If dismissed under Public School Code procedures ( § 11-1131), the teacher can appeal to the Secretary of Education who holds a hearing and renders an opinion in a written document, Teacher Tenure Appeal, which is given a citation. The Pennsylvania State Board of Education has adopted regulations concerning appeals to the Secretary of Education ( 22 Pa Code 351 et seq) The Secretary of Education is the "ultimate fact finder" who can review the record, take new testimony or place a new interpretation on the testimony taken at the school board hearing without taking additional testimony. The opinion issued by the Secretary in the Teacher Tenure Appeal, which must contain findings of fact and legal conclusions, marks the exhaustion of the administrative remedies for dismissal.
Administrative Agency Law (2 Pa CS 101 et seq) allows an appeal from the Secretary's decision to be made to the Pennsylvania Commonwealth Court. The Pennsylvania Rules of Appellate Procedure govern the procedure in filing an appeal to Commonwealth Court. After hearing arguments, the Commonwealth Court issues an opinion, which is given a judicial citation. A party dissatisfied with the decision may file a petition with the Pennsylvania Supreme Court to request permission to file an appeal. If the Pennsylvania Supreme Court grants an appeal and hears the case, the Court reaches a decision that is given a judicial citation. If a federal constitutional issue is involved, the United States Supreme Court could grant certiorari and hear the case. The United States Supreme Court could overturn the decision of the Pennsylvania Supreme Court.
Suspension of a tenured teacher
A tenured teacher who has been notified that she or he is going to be "laid off", which is referred to as suspension in the Public School Code, has the right to a hearing before the school board to insure that the suspension is for one of the reasons specified in the Public School Code. The hearing, which does not have to occur before the suspension, is governed by Local Agency Law. Local Agency Law provides a right to appeal from the adjudication of a local agency such as a school board. Pennsylvania law relating to the judiciary and judicial procedure governs the court to which an appeal is made. If suspended, the teacher can appeal to the Court of Commons Pleas and after that to the Commonwealth Court. After a decision of the Commonwealth Court, a petition may be filed with the Pennsylvania Supreme Court to request permission to file an appeal.
Expulsion of a student
According to the provisions of the Pennsylvania Public School Code (§ 13-1318) and the Regulations of The State Board of Education (22 Pa Code 12.8), a student who has been notified that he or she is going to be expelled has the right to a hearing before a hearing examiner or a subcommittee of the school board or the entire school board before the expulsion.
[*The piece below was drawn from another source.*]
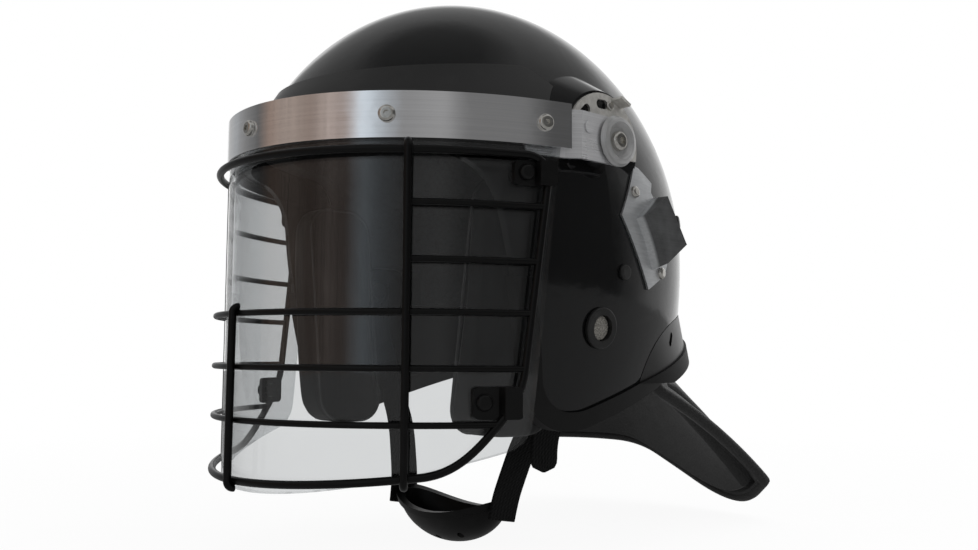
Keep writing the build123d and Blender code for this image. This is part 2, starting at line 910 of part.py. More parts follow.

The rights of the student are determined by the Public School Code, the Regulations of the State Board of Education, and relevant Pennsylvania case law. A majority vote of the entire school board is required for expulsion. If expelled, the student can appeal to the Court of Common Pleas and after that to the Commonwealth Court. An appeal from the Commonwealth Court is the same as described in the dismissal and suspension of a tenured teacher.
The Legal Environment In Which The Public School Functions
In order to understand how law affects public education, one must conceptualize the legal environment in which the public schools operate. Constitutions, statutes, judicial opinions, rules and regulations, and policies affect the functioning of the public school. A general hierarchy depicting the influence of federal and state legal sources on public education is presented below.
The Constitution of the United States
U.S. Supreme Court decisions based upon the U.S. Constitution and congressional statutes
Rules and regulations of U.S. administrative agencies, such as EEOC and OCR in the U.S. DOE
Federal court decisions, especially those of the circuit court of appeals that has jurisdiction
State supreme court decisions based on state constitutions and statutes
Laws of the legislature
State appellate court decisions
Regulations and rules of state administrative agencies
Regulations and interpretations within the authority of state departments of education
School board rules and regulations
The widest jurisdiction is at the top and the most narrow jurisdiction is at the bottom: the U.S. Constitution is the supreme law of the land and the decisions of the U.S. Supreme Court affect all the federal and state laws and regulations in the nation while the rules and regulations of school boards affect only the employees and students in the local school district. More information concerning the influence of the federal government on public school law may be found in The Role Of The Federal Government In Public Education In The United States.
The general hierarchy of influence of these sources relevant to Pennsylvania is presented below with those with the widest jurisdiction at the top and most narrow jurisdiction at the bottom. This is a general description of the relationships of these bodies in terms of influence on public schools in Pennsylvania.
U.S. Supreme Court decisions based on constitutional and statutory grounds
Regulations and rulings of U.S. administrative agencies
Decisions of the U.S. Third Circuit Court of Appeals
Pennsylvania Supreme Court decisions
Statutes passed by the General Assembly
PA Commonwealth Court or PA Superior Court decisions
Regulations of the Pennsylvania State Board of Education (or other state administrative agencies)
Regulations and interpretations of the Pennsylvania Department of Education made as a response to powers granted it by the General Assembly through statute or the Pennsylvania State Board of Education through regulation
Local school board policies
The local school board in making rules and regulations governing employee and student conduct must conform to the statutes, judicial decisions, and rules and regulations of the bodies that are located higher in the hierarchy.